Today’s globalized world has brought us all closer together, but it hasn’t made us any more brotherly. Indeed, we suffer from a famine of fraternity, which results from the many situations of injustice, poverty and inequality, as well as from the absence of a culture of solidarity. “The new ideologies, characterized by diffuse individualism, egocentrism and materialistic consumerism, weaken social bonds, feeding this ‘waste’ mentality, which leads to contempt and abandonment of the weakest, of those who are considered “useless”. Thus human living together becomes increasingly similar to a simple do ut des pragmatic and selfish” (2). But the worst effect of this famine due to the lack of fraternity is armed conflict and war, which transform enemies not only of individuals but of entire peoples, and whose negative consequences will reverberate from generation to generation. By creating the United Nations, it seemed that the world had learned, after two terrible world wars, to move towards a more stable peace, to finally become a family of nations. But it seems that we are going back in history, with the rise of short-sighted, extremist, aggressive and resentful nationalisms that have triggered conflicts that are not only anachronistic and outdated, but even more violent (3).
As a man of faith, I believe that peace is God’s dream for mankind. However, I note with sadness that because of the war, this wonderful dream is turning into a nightmare. Certainly, from an economic point of view, war is often more attractive than peace, insofar as it promotes profit, but always for a few at the expense of the well-being of entire populations. The money acquired by arms sales is therefore money stained with the blood of the innocent. It takes more courage to give up easy profits in the name of peacekeeping than to sell ever more sophisticated and powerful weapons. It takes more courage to seek peace than to wage war. It takes more courage to promote encounter than confrontation, to sit down at the negotiating table than to pursue hostilities.

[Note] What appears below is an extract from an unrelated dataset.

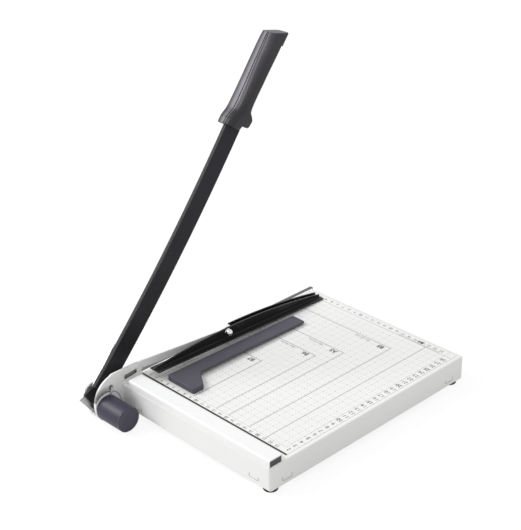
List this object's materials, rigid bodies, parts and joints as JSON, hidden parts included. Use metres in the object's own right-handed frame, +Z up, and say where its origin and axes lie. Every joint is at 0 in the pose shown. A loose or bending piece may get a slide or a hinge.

In order for peace to become a reality, we must get out of the logic of the legitimacy of war: if this was valid in ancient times when the framework of war was more limited, today, with nuclear weapons and weapons of mass destruction, the battlefield has become virtually limitless and the effects are potentially catastrophic. The time has come to say a definite ‘no’ to war, to affirm that wars are not just, but that only peace is just: a stable and lasting peace, built not on the precarious balance of deterrence, but on the brotherhood that unites us. Indeed, we are all brothers and sisters, traveling on the same land, inhabiting one common home, and we cannot darken the sky under which we live with the threat of nationalisms. Where will we end up if everyone thinks only of themselves? Those who strive to build peace must therefore promote brotherhood. Building peace is an art that requires passion and patience, experience and foresight, tenacity and dedication, dialogue and diplomacy. And also listening: listening to the cries of those who suffer because of wars, especially children. Their eyes full of tears judge us: the future we prepare for them will be the court of our current choices.
Peace is possible if it is truly desired! Peace must find in this Security Council “its fundamental characteristics, which an erroneous conception makes it easy to forget: peace must be rational and not passionate, magnanimous and not selfish; peace must be neither inert nor passive, but dynamic, active and progressive, according as the just demands of equitable human rights, such as they have been defined, call for new and better expressions of them; peace must not be weak, inept and fragile, but strong, as much because of the moral reasons which justify it, as because of the massive adhesion of the nations which must support it” (4).
There is still time to write a new chapter of peace in history: we can do it so that war is a thing of the past and not of the future. The discussions within this Security Council aim and serve this objective. I want to stress again a word that I like to repeat, because I consider it decisive: fraternity. Fraternity cannot remain an abstract idea, but must become a real starting point: indeed, it is “an essential dimension of man, who is a relational being. The keen awareness of being in relationship leads us to see and treat each person as a true sister and a true brother; without this, the construction of a just society, of a solid and lasting peace becomes impossible” (5).
I assure you of my support, my prayers and those of all the faithful of the Catholic Church in favor of peace and in favor of any peace process and initiative. I sincerely hope that not only this Security Council, but also the entire United Nations Organization, its Member States and each of its representatives, may always be of effective service to humanity, assuming the responsibility to preserve not only their own future, but also that of all, and by having the audacity to increase henceforth, without fear, what is necessary to promote fraternity and peace throughout the planet. “Blessed are the peacemakers” (Mt 5:9).